# Dataset content start

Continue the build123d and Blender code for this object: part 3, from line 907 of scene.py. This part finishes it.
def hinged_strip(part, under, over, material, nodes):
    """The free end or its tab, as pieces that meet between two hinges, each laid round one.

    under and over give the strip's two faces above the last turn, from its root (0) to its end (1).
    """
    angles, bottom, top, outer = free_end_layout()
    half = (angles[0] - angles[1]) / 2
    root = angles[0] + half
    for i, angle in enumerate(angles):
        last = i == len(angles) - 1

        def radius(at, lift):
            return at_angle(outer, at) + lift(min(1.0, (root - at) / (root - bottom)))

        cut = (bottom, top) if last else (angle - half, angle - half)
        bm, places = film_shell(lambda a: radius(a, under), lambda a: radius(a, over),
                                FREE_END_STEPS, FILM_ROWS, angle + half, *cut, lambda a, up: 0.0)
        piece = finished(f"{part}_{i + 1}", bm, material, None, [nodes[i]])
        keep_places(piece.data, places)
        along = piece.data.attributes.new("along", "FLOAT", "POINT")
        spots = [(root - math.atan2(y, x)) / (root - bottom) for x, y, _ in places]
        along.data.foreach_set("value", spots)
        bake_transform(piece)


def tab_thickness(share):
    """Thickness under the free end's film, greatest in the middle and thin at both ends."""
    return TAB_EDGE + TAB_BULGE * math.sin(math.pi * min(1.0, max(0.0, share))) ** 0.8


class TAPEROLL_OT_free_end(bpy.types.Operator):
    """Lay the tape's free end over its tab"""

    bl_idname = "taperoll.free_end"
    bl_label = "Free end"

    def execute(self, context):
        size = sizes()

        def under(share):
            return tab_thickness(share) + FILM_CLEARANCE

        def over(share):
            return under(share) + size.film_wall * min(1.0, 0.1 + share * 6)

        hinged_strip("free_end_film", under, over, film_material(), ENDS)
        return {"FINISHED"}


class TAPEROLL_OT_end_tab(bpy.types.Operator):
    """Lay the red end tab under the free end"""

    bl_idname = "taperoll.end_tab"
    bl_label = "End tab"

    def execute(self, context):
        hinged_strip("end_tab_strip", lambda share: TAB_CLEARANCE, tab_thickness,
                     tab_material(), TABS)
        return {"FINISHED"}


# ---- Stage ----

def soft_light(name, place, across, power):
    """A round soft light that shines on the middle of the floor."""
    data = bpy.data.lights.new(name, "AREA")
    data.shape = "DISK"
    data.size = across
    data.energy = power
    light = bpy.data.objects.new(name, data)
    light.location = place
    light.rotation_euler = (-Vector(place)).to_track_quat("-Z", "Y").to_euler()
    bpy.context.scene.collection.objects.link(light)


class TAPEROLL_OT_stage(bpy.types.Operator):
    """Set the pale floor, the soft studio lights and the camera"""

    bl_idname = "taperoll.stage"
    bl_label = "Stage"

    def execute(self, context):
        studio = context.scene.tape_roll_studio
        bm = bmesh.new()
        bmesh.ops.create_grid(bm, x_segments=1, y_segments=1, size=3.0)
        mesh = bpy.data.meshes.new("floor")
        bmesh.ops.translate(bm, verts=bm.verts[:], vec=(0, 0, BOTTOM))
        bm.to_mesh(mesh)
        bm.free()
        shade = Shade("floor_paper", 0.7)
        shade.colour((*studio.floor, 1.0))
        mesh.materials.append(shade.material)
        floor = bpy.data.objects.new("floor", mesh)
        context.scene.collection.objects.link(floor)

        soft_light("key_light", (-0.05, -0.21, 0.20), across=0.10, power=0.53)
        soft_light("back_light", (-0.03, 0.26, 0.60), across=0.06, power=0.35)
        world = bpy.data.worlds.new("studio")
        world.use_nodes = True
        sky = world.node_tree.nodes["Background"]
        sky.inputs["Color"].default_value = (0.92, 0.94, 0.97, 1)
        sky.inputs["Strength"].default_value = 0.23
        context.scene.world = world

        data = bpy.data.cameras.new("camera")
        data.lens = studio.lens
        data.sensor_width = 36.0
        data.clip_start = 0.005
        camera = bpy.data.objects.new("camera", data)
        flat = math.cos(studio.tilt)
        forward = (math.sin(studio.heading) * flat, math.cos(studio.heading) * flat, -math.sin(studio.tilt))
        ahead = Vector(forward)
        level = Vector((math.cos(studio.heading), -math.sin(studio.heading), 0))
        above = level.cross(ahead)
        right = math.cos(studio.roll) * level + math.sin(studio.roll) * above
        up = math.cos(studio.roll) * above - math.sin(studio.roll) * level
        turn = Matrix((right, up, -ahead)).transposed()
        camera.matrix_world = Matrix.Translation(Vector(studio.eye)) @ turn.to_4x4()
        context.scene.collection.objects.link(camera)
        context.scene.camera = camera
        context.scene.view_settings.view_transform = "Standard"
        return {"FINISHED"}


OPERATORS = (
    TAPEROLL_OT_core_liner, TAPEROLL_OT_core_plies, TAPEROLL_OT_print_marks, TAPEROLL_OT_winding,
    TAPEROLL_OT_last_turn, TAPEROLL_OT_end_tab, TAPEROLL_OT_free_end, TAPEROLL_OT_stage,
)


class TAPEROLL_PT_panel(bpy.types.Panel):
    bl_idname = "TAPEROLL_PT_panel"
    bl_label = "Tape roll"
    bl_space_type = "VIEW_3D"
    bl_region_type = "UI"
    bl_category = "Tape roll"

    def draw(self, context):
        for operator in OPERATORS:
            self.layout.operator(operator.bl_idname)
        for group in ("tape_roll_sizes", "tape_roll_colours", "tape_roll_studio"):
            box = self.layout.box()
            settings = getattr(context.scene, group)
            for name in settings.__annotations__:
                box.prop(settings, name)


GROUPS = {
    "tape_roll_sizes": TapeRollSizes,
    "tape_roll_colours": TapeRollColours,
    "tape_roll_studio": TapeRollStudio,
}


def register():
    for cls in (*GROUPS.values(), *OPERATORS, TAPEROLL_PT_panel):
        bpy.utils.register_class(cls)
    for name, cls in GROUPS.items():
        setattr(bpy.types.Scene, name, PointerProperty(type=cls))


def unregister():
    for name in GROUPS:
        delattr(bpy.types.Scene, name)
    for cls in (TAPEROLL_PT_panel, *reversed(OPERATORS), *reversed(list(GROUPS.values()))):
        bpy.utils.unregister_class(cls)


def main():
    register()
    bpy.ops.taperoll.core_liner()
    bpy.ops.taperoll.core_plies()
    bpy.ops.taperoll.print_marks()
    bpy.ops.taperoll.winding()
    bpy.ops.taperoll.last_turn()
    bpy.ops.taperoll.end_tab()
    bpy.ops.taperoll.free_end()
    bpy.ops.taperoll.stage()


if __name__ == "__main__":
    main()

# Dataset content end

**Requirement**
Return, unchanged, the run of lines above that opens with the line containing "bake_transform(piece)" and closes with the line containing "size = sizes()". Include both.

**Written response**
        bake_transform(piece)


def tab_thickness(share):
    """Thickness under the free end's film, greatest in the middle and thin at both ends."""
    return TAB_EDGE + TAB_BULGE * math.sin(math.pi * min(1.0, max(0.0, share))) ** 0.8


class TAPEROLL_OT_free_end(bpy.types.Operator):
    """Lay the tape's free end over its tab"""

    bl_idname = "taperoll.free_end"
    bl_label = "Free end"

    def execute(self, context):
        size = sizes()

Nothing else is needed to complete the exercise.